Unit 1: (50% of AS/ 25% of full A-Level)

  • Pursuing Life and Liberty: Equality in USA 1945-68
  • Ideology, Conflict and Retreat:  USA in Asia 1950 - 73
  • A study of America at the peak of its power and prestige yet destabilised by race-related violence at home and controversial involvement in wars in Korea and Vietnam.

Unit 2:  (50% of AS/ 25% of full A-Level)

Crown, Parliament and Authority in England, 1588 - 1629. Students will investigate the emergence of England as a serious international power under Elizabeth I and the strains this, along with religious and social change, put on her successors, James I and Charles I.

A2 Course Units:

Unit 3:  (25% of full A-Level) Revolution, Republic and Restoration: England, 1629-67. This continues where Unit 2 left off, analysing the Civil War and why Parliament won.  Students will then consider the republic and its failure to provide stability leading to the restoration of King Charles II.

Unit 4:  (25% of full A-Level) Coursework - Personal Study: Expansion, Conflict and Civil Rights in the USA, 1820-1981. Students have to research and produce two pieces of work (each 2,000 words in length) which expand on many of the themes and topics considered in Unit 1.

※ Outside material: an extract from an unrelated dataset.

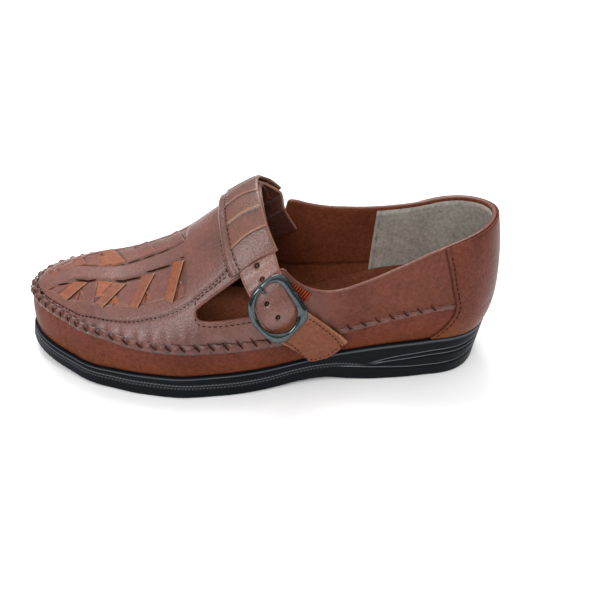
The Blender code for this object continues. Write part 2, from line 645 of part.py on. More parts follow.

The work concentrates and evaluates events and key individuals in the short term and over a longer period of time.

How it will be assessed:

Units 1 - 3 by external examination.

Unit 4 (coursework) is assessed internally.

What it prepares you for:

Studying History enables students to keep their options open when going into university and choosing careers.  Previous students have gone into teaching, accounting, journalism, politics and many other realms.  History students tend to be able to write well and clearly, to make judgements confidently and be able to see through the ploys and tactics of others.

Entry requirements:

A minimum of five GCSE passes at Grade C or above, including English.